Enterprising A-level students from City and Islington College constructed London’s first-ever cosmic ray detector on Monday. Built in partnership with the Institute of Physics – and installed on the roof of its new building in Caledonian Road – the contraption will detect cosmic rays falling to Earth from across the universe. Cosmic rays are extremely high-energy radiation, often originating from outside our solar system. Upon impact with Earth’s atmosphere, they can produce showers of secondary particles that scatter down to the earth’s surface.

Dr Jaap Velthuis, impact director for physics at the University of Bristol, explained the importance of building a network of detectors to catch the cosmic rays. “Cosmic rays have the same energy as a tennis ball after Andy Murray hits a good first serve but concentrated in one tiny proton. The interesting ones don’t come very often – only about one per square kilometre per year – so you need an enormous range of detectors. This will be one of many,” he said.

The students’ detector will become part of the HiSPARCs network – a huge collection of detectors spread across schools and universities in north-west Europe – and they will be responsible for its upkeep.

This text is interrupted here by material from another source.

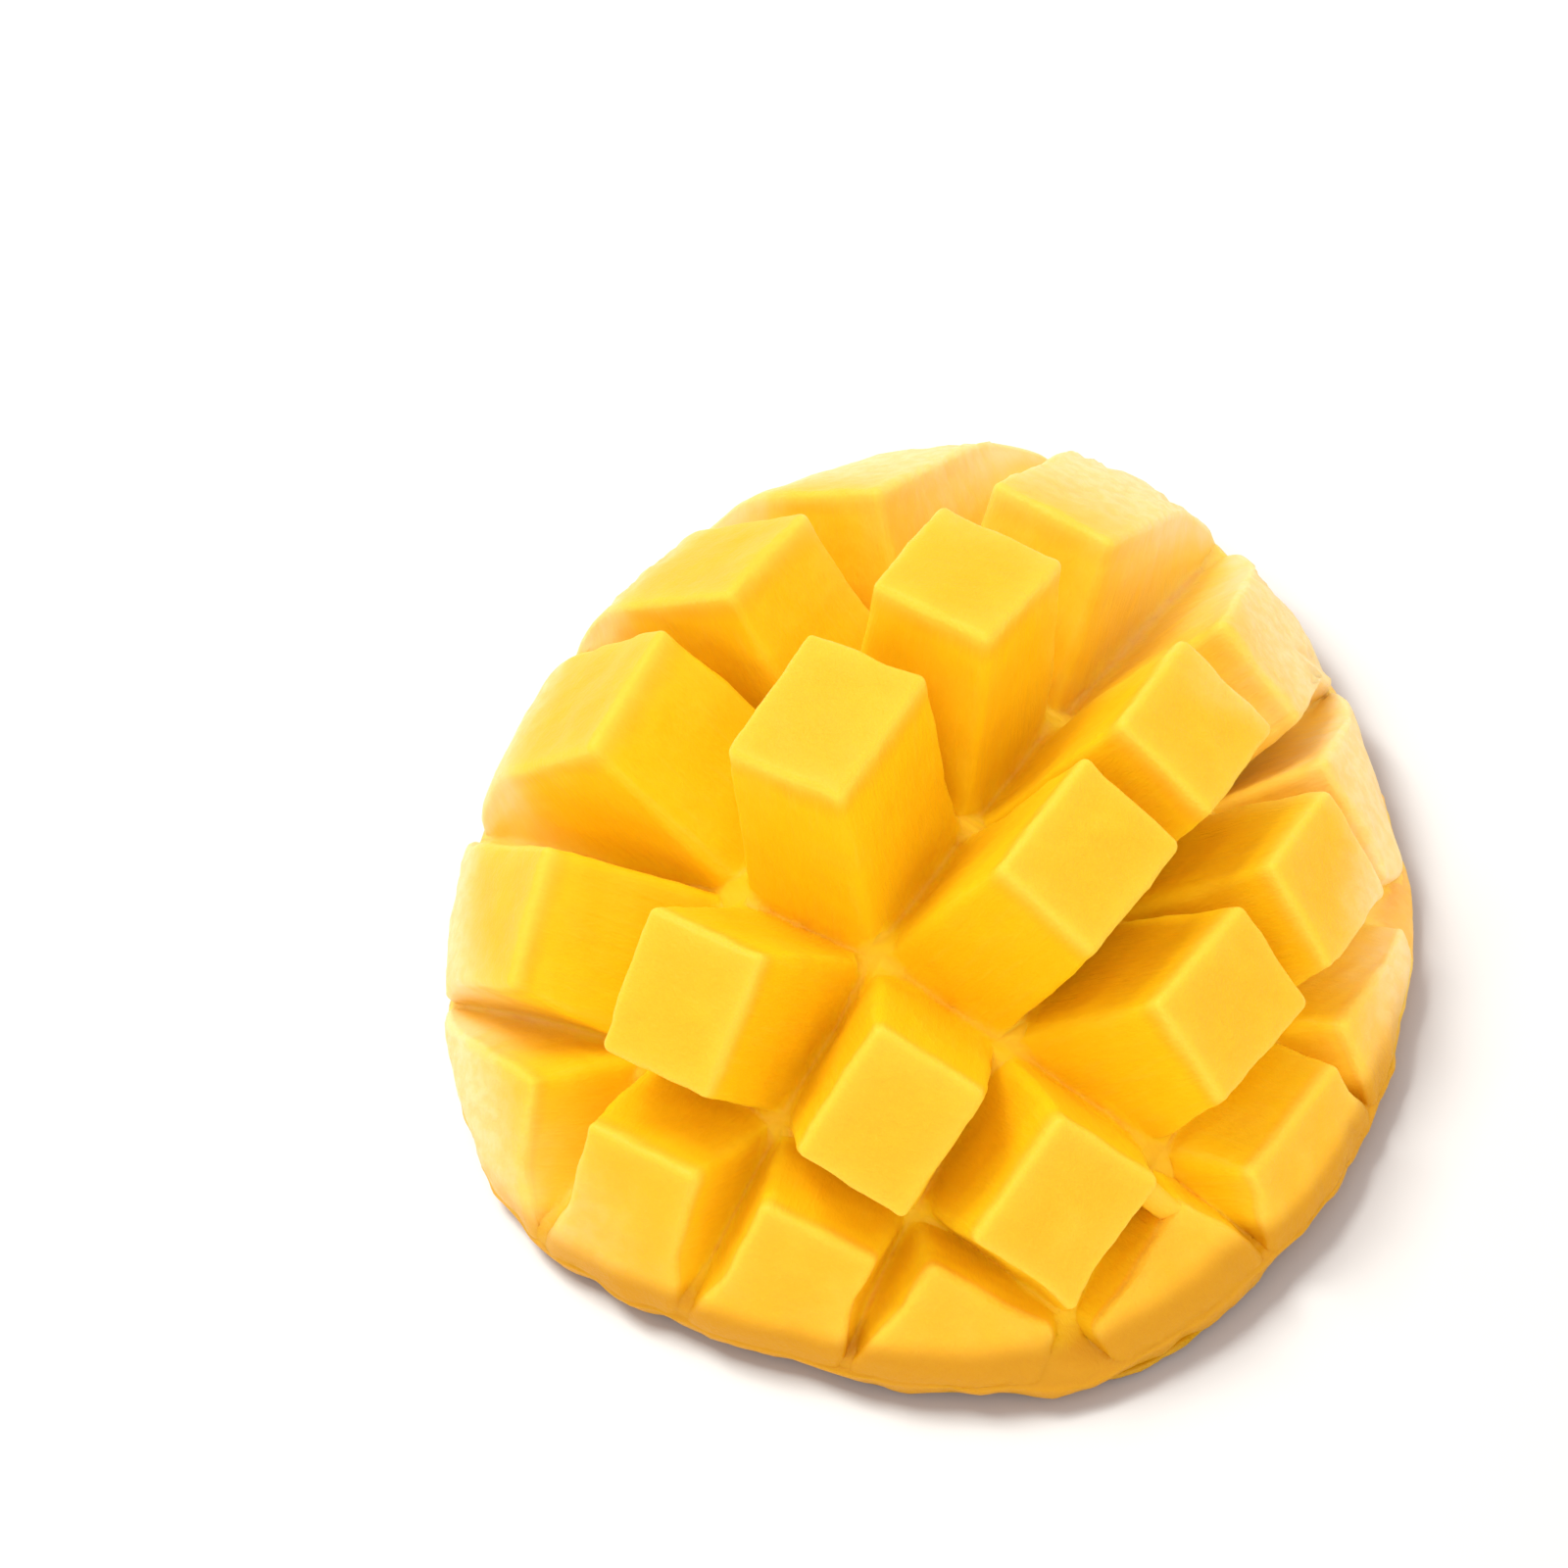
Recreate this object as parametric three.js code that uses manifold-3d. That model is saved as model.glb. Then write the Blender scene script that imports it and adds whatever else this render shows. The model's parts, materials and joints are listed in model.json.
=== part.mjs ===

“HiSPARCs is a research project which allows A-level students to do real, publishable, high-quality research in cosmic ray physics,” said Dr Velthuis.

Aisha Frampton-Clark, 16, is currently studying A-levels in maths, physics and chemistry at City and Islington College. “It was really interesting being able to do something where we’d get real practical results and actual data we could analyse rather than something purely theoretical,” said Aisha, who plans to study engineering or physics at university.


Festive lunch for stroke survivors

Laura Prikken, Stroke Project manager, and Gavin McHugh, De Beauvoir Arms manager


The De Beauvoir Arms in Southgate Road treated stroke survivors to a festive lunch to mark the beginning of the season-to-be-jolly. The pub teamed up with hackney charity, the Stroke Project, to put on a free three-course seasonal lunch last Thursday.

Gavin McHugh took over The De Beauvoir Arms in 2013. He said: “Christmas is a time for giving back. Strokes can affect anyone and almost everyone knows someone who has been affected so putting on lunch for The Stroke Project which does such valuable work in assisting survivors and organising social events, seemed the perfect way to do it.” Stroke Project manager Laura Prikken said: “It can be difficult to lead a normal life after a stroke. Many people are disabled and may be living on their own. Having the opportunity to get out and socialise with other survivors is crucial to their well being and recovery.”The meal was part of Heineken’s Brewing Good Cheer Campaign, which encourages pubs across the UK to bring those in socially isolated situations together by hosting free lunches. To find out more about the campaign see:


Street artist’s knife crime message

Street artist Ben Eine and part of his STOP KNIFE CRIME mural


An Old Street wall has been painted in order to pack a punch. Street artist Ben Eine, known for painting large letters bearing simple messages, has unveiled a new piece of work in Old Street, saying: STOP KNIFE CRIME. The mural is near where Tom-Louis Easton, 22, was stabbed to death in 2006. Tom’s mother, Dolores Altaras, and his family founded the Tom Easton Flavasum Trust in 2007 aiming to steer young people away from knife crime by supporting projects that use the arts. Ben, who lives in Hastings and is known for his murals around the East End, agreed to paint the message on the 70x8ft wall for the Flavasum Trust for no fee.

He said: “The situation with knife crime is just getting worse and worse and people have had enough. More has to be done to prevent it. This has to stop.”

Peter from the Flavasum Trust said: “Ben’s paintings near where Tom was stabbed to death are a constant reminder to anyone passing along Old Street that something tragic happened there. When he first painted CHANGE, people were taken aback and wanted to know what it was all about. Ten years later knife crime is still with us and Ben still gives up his time. We love and respect him for that!”